Because that’s not what they are for. They are to help me feel better, think better, GET better.

I still go for long spells forgetting that I am a very sick person with a serious illness. It’s just such a depressing thought. It is so much more fun to not think about it and just float through life.

Well, maybe not more fun. But easier. So much easier.

About the video… I know that there was more than my IQ separating me from my fellow students. Looking back, I had a pretty maladaptive big mouth too. I said whatever popped into my head, and not necessarily gently, either, and that is no way to make friends and influence people.

But I knew no better. Before school, nobody had been there to teach me to be less unthinkingly blunt. If anything, I was mildly rewarded for it, because adults find smartass kids to be funny. And looks at all those kids on the sitcoms I soaked up like a sponge. They were smartasses too.

That’s fiction, though. In real life, being a smartass makes people hate you. And I was just too socially clueless to realize what effect a blunt yet barbed remark could have.

I mentioned Head Of The Class in my video, and I was really on the path to becoming like Dennis, the fat kid. Sarcastic, mocking, abusively, smug, superior. But luckily, I am too sensitive to end up there, and too dedicated to being responsible for the predictable effects of my actions.

I could never give in to my dark side because I honestly can’t stand to hurt people. Hurting others is like hurting myself because I know I will feel their pain. That’s why I love making people happy. I will get to share in that, too, and it becomes marvelously self-reinforcing.

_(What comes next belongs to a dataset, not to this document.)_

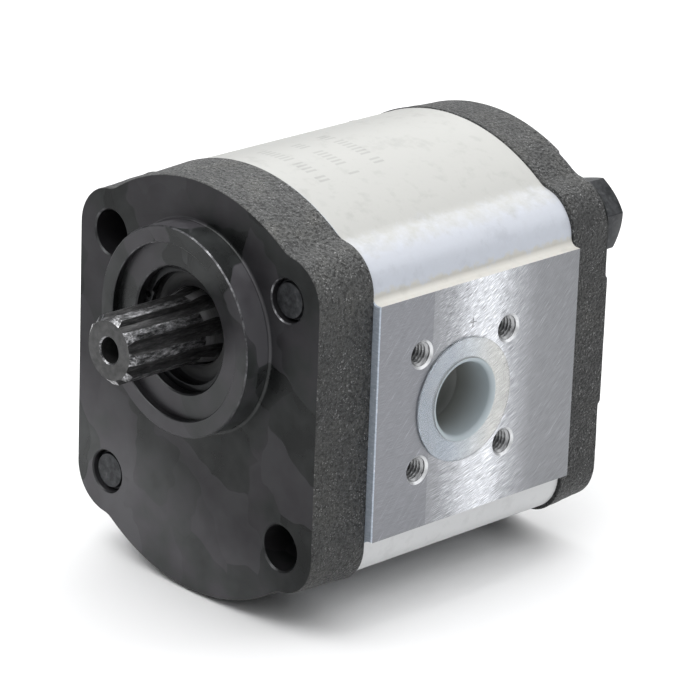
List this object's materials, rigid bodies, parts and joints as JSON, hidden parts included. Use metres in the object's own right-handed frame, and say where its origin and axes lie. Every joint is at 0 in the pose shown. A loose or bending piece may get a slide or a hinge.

But still, I know I did myself no favours with my big blunt mouth when I was a kid. And worst of all for a kid who could not get along with his fellow students, it turned my teachers against me too.

Sure, when a kid points out a mistake to a teacher, we all laugh because we love to see someone puncture authority and most of us like seeing someone representing truth, intellect, and knowledge score a little victory over the powers of conformity and the oppressive hand of The System.

I have even used some of the stories of my being smarter than the teacher as funny anecdotes for precisely that reason. They go over big time.

But right or wrong, good or bad, David or Goliath, that teacher now hates me. I humiliated them in front of their students, destroyed some of the sense of authority that is vital for keeping a classroom of elementary school students in line, and did it in a way that leaves them feeling helpless and betrayed.

And yet, they can’t do anything about it, because a) I am right, and b) if they sent me to the principal’s office for it, they would just end up looking even more foolish and then all their colleagues would know about it too.

Trust me… a teacher tried that and that’s exactly what happened.

And yet, at the same time, I was pathetically dependent on them because the students all hated me.

Talking about biting the hand that feeds you!

That’s all from me for today. More tomorrow!